Gosh, I wish that game had been popular enough to fund continued development. (Last time I checked in on it, it looked like it had stalled out.) I remember following the developer on Twitter and they had SO MANY good ideas. I bought the game and found it very fun, but:
- It felt like a 1.0, and really made me want a 2.0
- The difficulty ramped way too quickly. It started out as "Sir, you are being hunted.", but every time I played, after about 15 minutes, it seemed to ramp up to "SIR, YOU ARE BEING HUNTED!!!!!"
- Imagine the multiplayer possibilities. Like, if there were different teams being hunted. Some players are on your team, and some are your adversaries. Like imagine PUBG in this universe, but instead of a plasma wall closing in, there are ever increasing numbers of hunter robots spawning near the edge of a dwindling circle.
Reminds me a bit of Jeff Vogel's blog post about the first Red Dead Redemption:
"What was more surprising, though in retrospect it should not have been, was how instantly attached my eight year old daughter became to the game the moment she caught an unlucky glimpse of me playing it. Of course, it makes perfect sense. This is a game where you own a horse, ride your horse, take your horse out into the brush, find wild horses, capture and tame wild horses, and make one of those horses your new horse."
Rockstar should consider breaking their games down into sub games. They could build a G rated game about caring for wild horses and sell it for kids; they'd only have to remove content. In the full RDR2 game my daughter might have fun caring for horses, but she might also witness a random murder, pick up new words I'd rather her not repeat, witness a rape, who knows. I haven't actually played RDR2 but all of those thing seem like possibilities in a Rockstar game.
Heck, all they'd have to do is release the toolkit à la Bethesda. Allowing players to mod the game is the best thing that shop ever did. Skyrim has an avid following with player-made mods still trickling out to this day, and it was released 7-8 years ago.
Exactly! The taxi, ambulance, and firetruck missions were some of my favorite parts of the GTA games, and featured relatively nonviolent, legal activities. They could easily be standalone games... One could argue the taxi missions already are, if you count Crazy Taxi.
War Zone Taxi Driver (GTA: San Andreas with cheat codes "everyone has guns" and "everyone's hostile to everyone" applied, and me in a taxi running missions) is a really, really good game. I'd absolutely buy and play a whole game of just variations on that.

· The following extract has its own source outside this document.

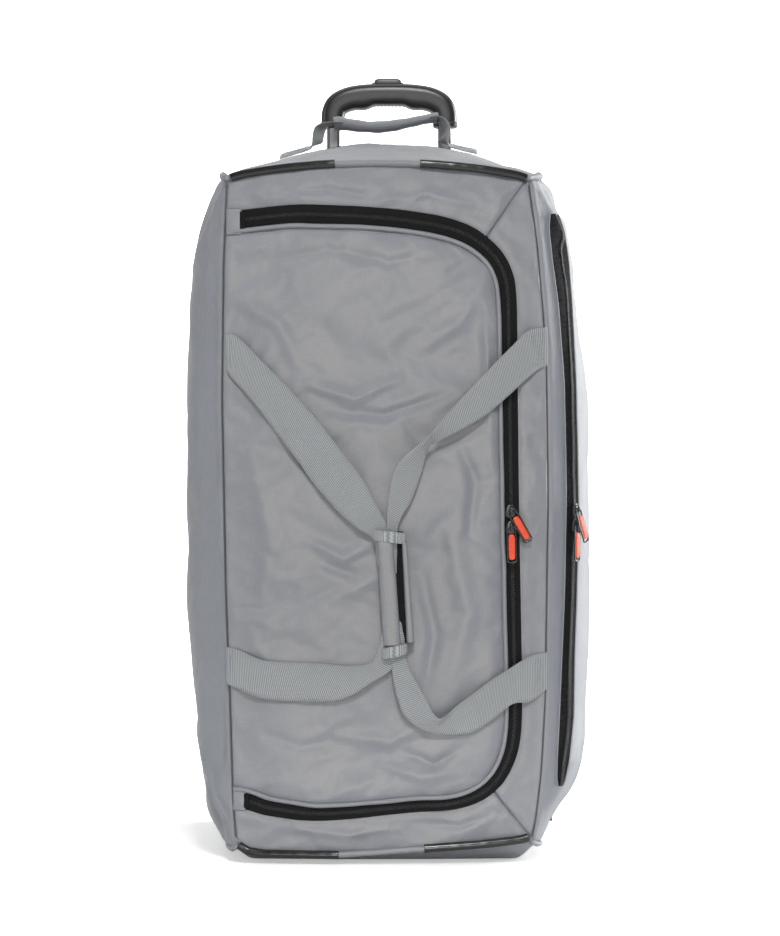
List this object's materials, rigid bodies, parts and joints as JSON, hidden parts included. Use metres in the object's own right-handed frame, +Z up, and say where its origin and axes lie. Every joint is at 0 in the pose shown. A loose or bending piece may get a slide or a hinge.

In Blood, Sweat, and Pixels by Jason Schreier, I think he was also quoted as saying his daughter's insatiable habit of repeatedly mounting and unmounting the horse caused a serious bug, which they would not have found otherwise.
See Euro Truck Simulator. These kinds of simulation games have a pretty decent niche community, though I'm not sure they actually constitute a decently sized market. They're really relaxing though, in the right vein.
But it's still a balance between reality and the interesting subset of it; having to manually brush your horse with a mouse would be awful, while requiring that you take your horse to a stable every night would be fine.
The main issue is that to design a decent simulator like that though, you have to avoid basically 90% of modern gaming trends. Fast travel, mechanically-intense play, grinding missions, small-but-numerous subquests, etc are exactly what a modern (A)RPG pushes for, and are exactly how you ruin a game like euro truck simulator. It's the mundanity, scheduling and (some) repetition that makes the game satisfying.
Im not imagining it as unpleasant to do, but rather totally unsatisfying, and if made an important part of maintainence, a really big nuisance. Either it’d very quickly boil down to scrubbing really fast, or just a monotous drudgery.
Ofc, if the game was primarily about taking care of your horse rather than maintanence for riding your horse, it might be fine. But my tastes definitely tend towards the latter.
This is one of those difficult problems where I have a lot of respect for game designers. What's least unsatisfying?
1. Leaving it out altogether
2. A "brush horse" button that you click and that's the end of it
3. Making the player do it with the mouse
In American Truck Simulator you don't have to clean your truck, but you do have to get gas. Since a horse's cleanliness is more vital, maybe a cleaning mechanic (or at least a button/corresponding animation) should be in the game. Then you have to address the timing, which environmental/time factors, etc. would cause the horse to get dirty, if taking the horse into a lake will rinse it off (wait can our horses swim? Need to check with the dev team). I think I'd have a hard time designing a simulator that would actually be fun. So many trade-offs to consider.
I would say its not actually that difficult, its just constrained by whatever you're trying to accomplish. eg truck simulators dont have you cleaning, because its not part of the mental model of driving. But gas is a very necessary part of it.
Horse cleaning is important for maintenance, but a non-thought in travel. Thus a horse maintenance game would have brushing mechanics and it would be sensible, while it'd be a nuisance in a game emphasizing travel (even slow travel; feeding/housing your horse would be much more appropriate). But the key I think is to realize what the effect you're having on gameplay is pacing, and the mechanic of brushing or feeding or whatever is just an aesthetic/reason around it. So you'd only simulate so far as to render the pace of the game correct, and no more. So you might have feeding or cleaning, but probably not both in a travel game (it'd slow things down too much, and probably be part of the same operation anyways). A maintenance sim would prefer much slower pacing than even a slow travel game would
I loved the outdoor simulator aspect of RDR2. It might be my favorite part of the game. But I would get bored of it very quickly if it was the only thing I could do. Hunting and fishing and scouting were fun because they gave me a break from grinding missions, and it let me customize my character. But I wanted a customized character for when I was playing missions and working the story.
So the hunting and fishing and birding is fun because the rest of the game contextualizes it.
There's definitely survival games in this vein that have done quite well, The Long Dark is probably one of the better ones. Quite playable before they even had the story for this kind of thing.